The thaw has arrived. The snow is gone. Small greying lumps of ice sit crushed in the gutters, tricking inattentive cyclists and sending them skidding sideways into deep, oily, muddy puddles. Instead of huddling by radiators inside the law faculty, defrosting, I’m now having to trek to the bathrooms, to squeeze the water out of my cycling shoes, hat, scarf and gloves. If I’m lucky the spray and rain wont have soaked my shoes. If I’m unlucky, it’s cold feet for the rest of the day. We’re back to British-style winter, it seems…
The point here is that whilst the ice and snow was, at times, a massive inconvenience – imagine the fast train to Schiphol taking over an hour when you’ve a flight to catch – at least it was something different, and, really, quite good fun when courage to venture out into the cold can be mustered! Going to school was a bit of an adventure, and watching people use skates on the frozen canals as a more direct means of transport than even bikes was pretty awesome. I’ve a large shipping canal just by my house, and to see this usually busy transit channel covered in wannabe Torvills and Deans or playing host to a fierce flood-lit ice-hockey battle between two groups of lads from either side of the water was to witness something that even my usually vivid imagination hadn’t foreseen. Additionally, it’s worth pointing out that Leiden is probably at its most beautiful in the snow, when the skies clear and the sun glitters back off the ice and the dusting of powdery snow that has covered everything!

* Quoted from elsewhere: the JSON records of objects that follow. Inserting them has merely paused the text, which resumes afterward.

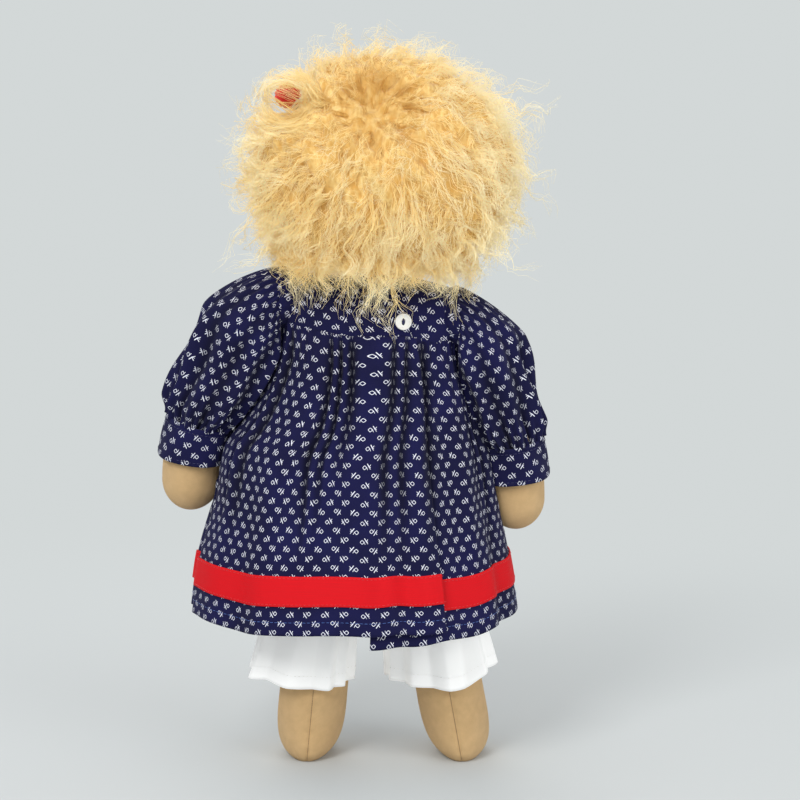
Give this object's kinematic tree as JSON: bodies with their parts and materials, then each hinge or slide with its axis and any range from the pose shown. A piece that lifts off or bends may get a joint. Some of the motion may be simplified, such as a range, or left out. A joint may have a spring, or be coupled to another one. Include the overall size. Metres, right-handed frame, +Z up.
{
  "type": "rag doll",
  "caption": "Stuffed cloth doll with a curly mohair wig, printed cotton dress, pleated pantaloons, and a head, arms and legs that turn or swing.",
  "frame": {"origin": "on the floor, under the middle of the doll's outline", "axes": "+Z up through the head, -Y the way the doll faces, +X the doll's own left"},
  "size_m": [0.222, 0.1538, 0.4024],
  "materials": {
    "jersey": "matt tan jersey knit",
    "cotton_print": "navy plain-weave cotton with a small white sprig print",
    "white_cotton": "white plain-weave cotton",
    "ribbon": "red woven ribbon with a soft sheen",
    "mohair": "loose golden mohair curls",
    "cap_knit": "fine golden knit",
    "red_yarn": "crocheted red cotton yarn",
    "white_thread": "white cotton thread",
    "pearl": "pearly white, glossy",
    "eye_thread": "blue satin stitch",
    "mouth_thread": "red stem stitch",
    "elastic": "white covered elastic"
  },
  "bodies": {
    "torso": {"torso": "jersey", "front_yoke": "cotton_print", "back_yoke_left": "cotton_print", "back_yoke_right": "cotton_print", "neckband": "cotton_print", "skirt_front": "cotton_print", "skirt_back_left": "cotton_print", "skirt_back_right": "cotton_print", "ribbon_front": "ribbon", "ribbon_back_left": "ribbon", "ribbon_back_right": "ribbon", "button": "pearl", "button_thread": "white_thread", "pantaloon_seat": "white_cotton", "waist_elastic": "white_cotton"},
    "neck": {"neck": "jersey", "neck_tie": "white_thread"},
    "head": {"head": "jersey", "eye_left": "eye_thread", "eye_right": "eye_thread", "mouth": "mouth_thread", "wig_cap": "cap_knit", "hair": "mohair", "hair_nape": "mohair", "hair_bobble": "red_yarn", "bobble_elastic": "elastic"},
    "arm_left": {"arm_left": "jersey", "sleeve_left": "cotton_print", "cuff_left": "cotton_print"},
    "arm_right": {"arm_right": "jersey", "sleeve_right": "cotton_print", "cuff_right": "cotton_print"},
    "leg_left": {"leg_left": "jersey", "pantaloon_leg_left": "white_cotton"},
    "leg_right": {"leg_right": "jersey", "pantaloon_leg_right": "white_cotton"}
  },
  "joints": [
    {"name": "head_turn", "type": "hinge", "parent": "torso", "child": "neck", "pos_m": [-0.01306, -0.00092, 0.2723], "axis": [0, 0, 1], "range_deg": [-40, 40], "deforming": ["neck", "hair_nape"]},
    {"name": "head_nod", "type": "hinge", "parent": "neck", "child": "head", "pos_m": [-0.01306, -0.00092, 0.2848], "axis": [1, 0, 0], "range_deg": [-15, 18], "deforming": ["neck", "hair_nape"]},
    {"name": "arm_left_swing", "type": "hinge", "parent": "torso", "child": "arm_left", "pos_m": [0.04894, -0.00092, 0.26374], "axis": [-1, 0, 0], "range_deg": [-40, 100], "deforming": ["sleeve_left", "skirt_front", "skirt_back_left", "ribbon_front", "ribbon_back_left"]},
    {"name": "arm_right_swing", "type": "hinge", "parent": "torso", "child": "arm_right", "pos_m": [-0.06706, -0.00092, 0.25262], "axis": [-1, 0, 0], "range_deg": [-40, 100], "deforming": ["sleeve_right", "skirt_front", "skirt_back_right", "ribbon_front", "ribbon_back_right"]},
    {"name": "leg_left_swing", "type": "hinge", "parent": "torso", "child": "leg_left", "pos_m": [0.01244, -0.00092, 0.1511], "axis": [-1, 0, 0], "range_deg": [-20, 90], "deforming": ["pantaloon_leg_left", "pantaloon_seat", "skirt_front", "skirt_back_left", "skirt_back_right", "ribbon_front", "ribbon_back_left", "ribbon_back_right"]},
    {"name": "leg_right_swing", "type": "hinge", "parent": "torso", "child": "leg_right", "pos_m": [-0.03456, -0.00092, 0.1511], "axis": [-1, 0, 0], "range_deg": [-20, 90], "deforming": ["pantaloon_leg_right", "pantaloon_seat", "skirt_front", "skirt_back_left", "skirt_back_right", "ribbon_front", "ribbon_back_left", "ribbon_back_right"]}
  ]
}
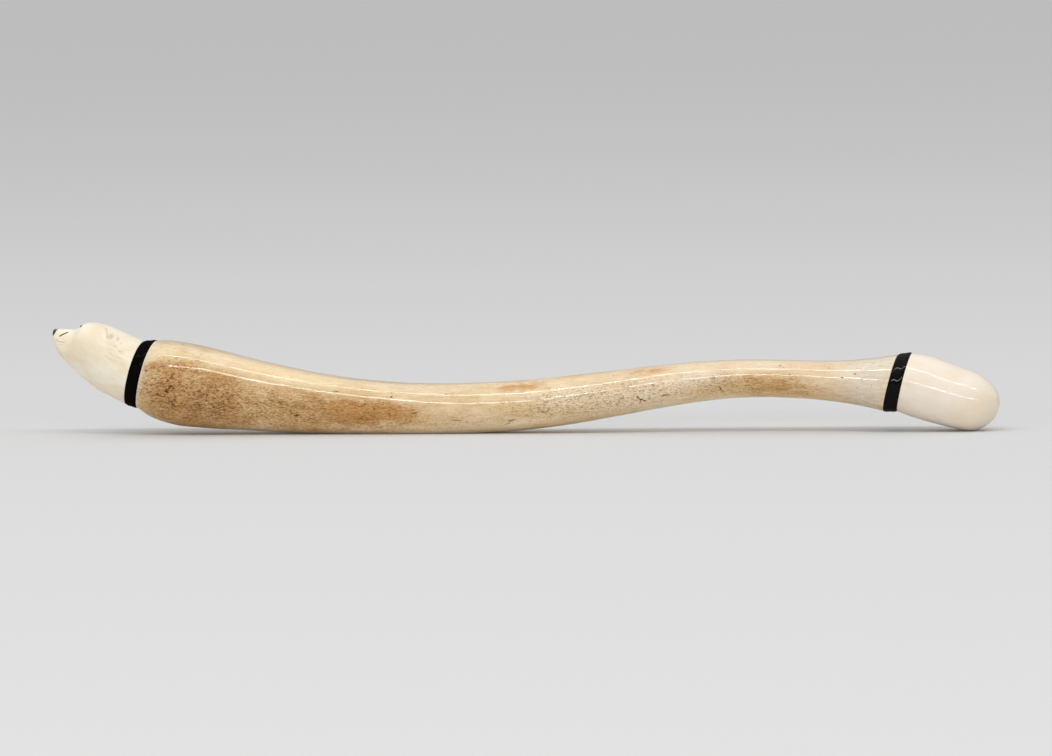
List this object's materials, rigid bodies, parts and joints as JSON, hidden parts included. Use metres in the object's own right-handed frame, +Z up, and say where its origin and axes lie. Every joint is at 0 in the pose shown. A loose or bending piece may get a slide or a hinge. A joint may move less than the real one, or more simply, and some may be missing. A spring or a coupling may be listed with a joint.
{
  "type": "carved walrus baculum",
  "caption": "S-curved walrus baculum, polished, with a carved ivory bear head at the thick end, a rounded ivory cap at the slender end and a narrow black band behind each.",
  "frame": {"origin": "centre of the bounding box's underside, on the surface the part rests on", "axes": "+X along the bone from the bear's head towards the end cap, +Z up, -Y the bear's left side"},
  "size_m": [0.56, 0.046, 0.0659],
  "materials": {
    "bone": "polished bone, cream to tan with brown stains, fine dark pits and a lengthwise grain",
    "ivory": "pale carved ivory, smooth and softly polished",
    "black_baleen": "black baleen or horn, polished with fine scratches",
    "black_inlay": "small polished black inlays"
  },
  "bodies": {
    "root": {"baculum": "bone", "head_band": "black_baleen", "cap_band": "black_baleen", "bear_head": "ivory", "nose": "black_inlay", "eye_left": "black_inlay", "eye_right": "black_inlay", "end_cap": "ivory"}
  },
  "joints": []
}
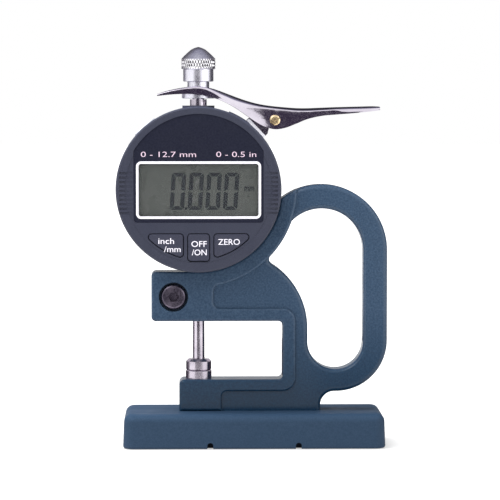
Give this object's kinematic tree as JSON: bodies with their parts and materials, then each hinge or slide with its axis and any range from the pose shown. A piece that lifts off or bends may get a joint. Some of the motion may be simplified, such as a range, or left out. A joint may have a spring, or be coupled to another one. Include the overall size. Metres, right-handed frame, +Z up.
{
  "type": "digital thickness gauge",
  "caption": "Digital thickness gauge: a round indicator with display and keys clamped in a C frame with a handle loop on a base, its spindle lifted by a lever.",
  "frame": {"origin": "centre of the base's underside", "axes": "+Z up along the spindle, +X from the indicator to the handle, -Y to the viewer of the display"},
  "size_m": [0.0958, 0.034, 0.1408],
  "materials": {
    "base_paint": "fine textured paint, satin",
    "frame_paint": "hammered paint, satin",
    "plate_steel": "zinc plated sheet",
    "screw_steel": "plated steel",
    "black_steel": "black oxide",
    "ground_steel": "ground and polished hard steel",
    "case_plastic": "fine grained",
    "cover_plastic": "light grey, smooth",
    "bezel_plastic": "fine grained",
    "panel_gloss": "polished",
    "window_clear": "clear, polished",
    "display_glass": "grey-green display glass",
    "strip_rubber": "conductive rubber",
    "pad_rubber": "silicone rubber",
    "board": "circuit board",
    "inner_plastic": "moulded",
    "battery_steel": "stainless can",
    "bright_plate": "plated sheet",
    "brass": "turned brass",
    "knob_chrome": "satin chrome, knurled band",
    "carrier_alloy": "milled",
    "scale_glass": "scale with copper pattern",
    "lever_chrome": "bright plated pressing",
    "key_rubber": "moulded keys"
  },
  "bodies": {
    "stand": {"base": "base_paint", "base_plate": "plate_steel", "plate_screws": "screw_steel", "foot_screws": "black_steel", "frame": "frame_paint", "clamp_screw": "black_steel", "anvil": "ground_steel", "stem": "ground_steel", "top_bush": "ground_steel", "case_body": "case_plastic", "port_cover": "cover_plastic", "back_cover": "case_plastic", "cover_screws": "screw_steel", "board_screws": "screw_steel", "battery_cover": "case_plastic", "battery": "battery_steel", "battery_holder": "inner_plastic", "bezel": "bezel_plastic", "display_panel": "panel_gloss", "display_window": "window_clear", "display": "display_glass", "contact_strips": "strip_rubber", "circuit_board": "board", "key_pad": "pad_rubber", "reader_head": "inner_plastic", "guide_block": "inner_plastic", "seat_plate": "bright_plate", "bracket": "bright_plate", "bracket_screws": "screw_steel", "pivot_screw": "brass", "pivot_nut": "brass", "return_spring": "screw_steel"},
    "spindle_unit": {"spindle": "ground_steel", "contact_point": "ground_steel", "knob": "knob_chrome", "carrier": "carrier_alloy", "scale_strip": "scale_glass", "guide_pin": "ground_steel"},
    "lever": {"lever": "lever_chrome"},
    "key_left": {"key_left": "key_rubber"},
    "key_middle": {"key_middle": "key_rubber"},
    "key_right": {"key_right": "key_rubber"}
  },
  "joints": [
    {"name": "spindle_slide", "type": "slide", "parent": "stand", "child": "spindle_unit", "axis": [0, 0, 1], "range_m": [0, 0.0127], "stiffness_N_per_m": 47, "springref_m": -0.0255, "deforming": ["return_spring"]},
    {"name": "lever_swing", "type": "hinge", "parent": "stand", "child": "lever", "pos_m": [0.0074, 0, 0.115], "axis": [0, 1, 0], "range_deg": [0, 25.25]},
    {"name": "key_left_press", "type": "slide", "parent": "stand", "child": "key_left", "axis": [0, 1, 0], "range_m": [0, 0.0005], "stiffness_N_per_m": 1500, "springref_m": -0.0003},
    {"name": "key_middle_press", "type": "slide", "parent": "stand", "child": "key_middle", "axis": [0, 1, 0], "range_m": [0, 0.0005], "stiffness_N_per_m": 1500, "springref_m": -0.0003},
    {"name": "key_right_press", "type": "slide", "parent": "stand", "child": "key_right", "axis": [0, 1, 0], "range_m": [0, 0.0005], "stiffness_N_per_m": 1500, "springref_m": -0.0003}
  ],
  "couplings": [
    {"joint": "lever_swing", "follows": "spindle_slide", "rad_per_m": 34.69}
  ]
}
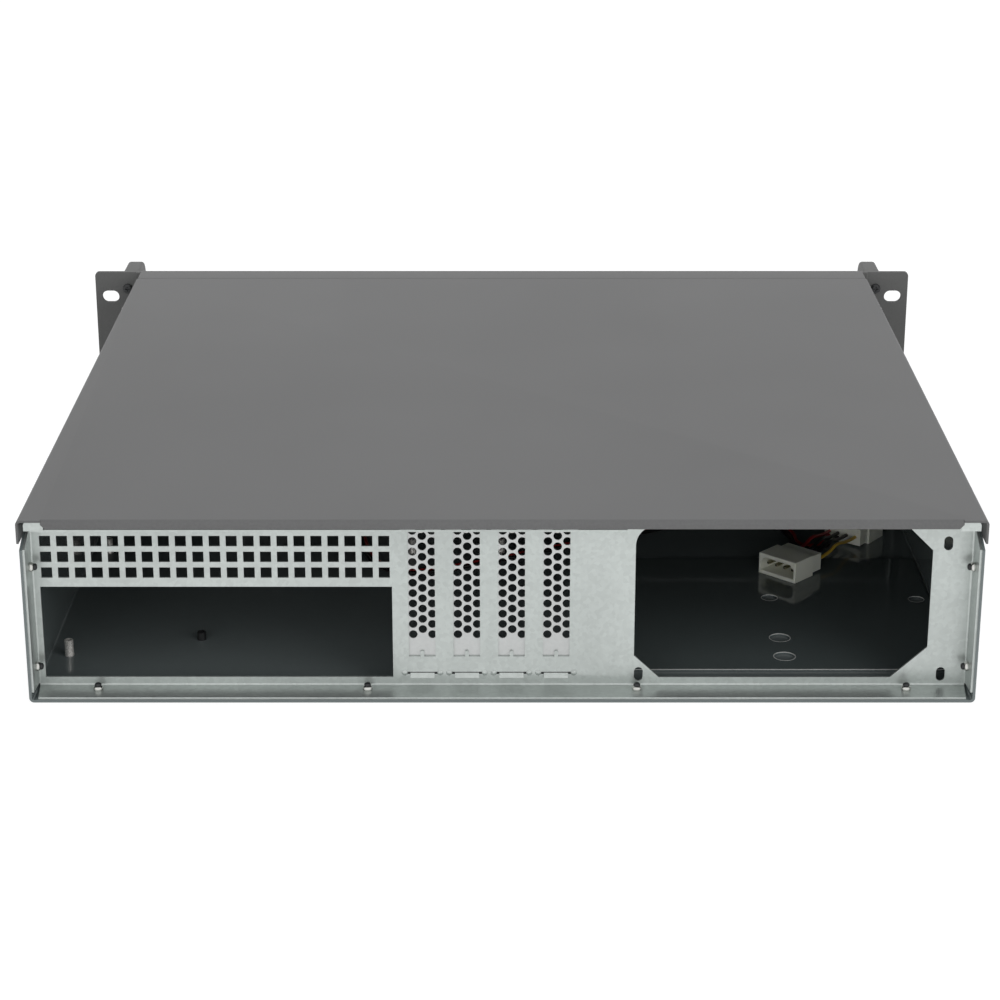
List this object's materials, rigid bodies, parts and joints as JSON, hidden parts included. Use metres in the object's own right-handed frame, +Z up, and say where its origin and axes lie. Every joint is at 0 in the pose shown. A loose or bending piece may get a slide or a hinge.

Something else that struck me as particularly impressive about the freeze and the Dutch response was the reaction of the local authorities. Now when I lived in Oxford and it snowed, even the main roads remained ice-bound for days, cycling was impossible and come the thaw, there were more potholes than the local Council knew what to do with. Here, the morning after the blizzard, as the deep freeze set in still harder, I woke up super-early to take the bus into class through what I imagined to be banks of drifted snow and pools of lethal black ice. Instead, once I walked to the main road, I saw immaculately swept cycle paths, clear junctions and, remarkably, a safe way to cycling into town. As I hurried back to grab my bike, I realised this wasn’t a fluke – others were obviously more prepared, not least the squadron of schoolkids who flew past me at a rate of knots.
We’re forecast a week of warmth, then there’s talk once more of the icy northerly winds descending from the Arctic to turn Holland into a wintery wonderland again. And while this time I was underprepared, if we see the crystals start to form again on the still surface of the canals, and our breath turns to shards of ice in front of our faces, I’m sure I wont be the only previously-bewildered foreign student who suddenly considers himself a veteran of Dutch winters and decides, albeit belatedly, to finally get his skates on!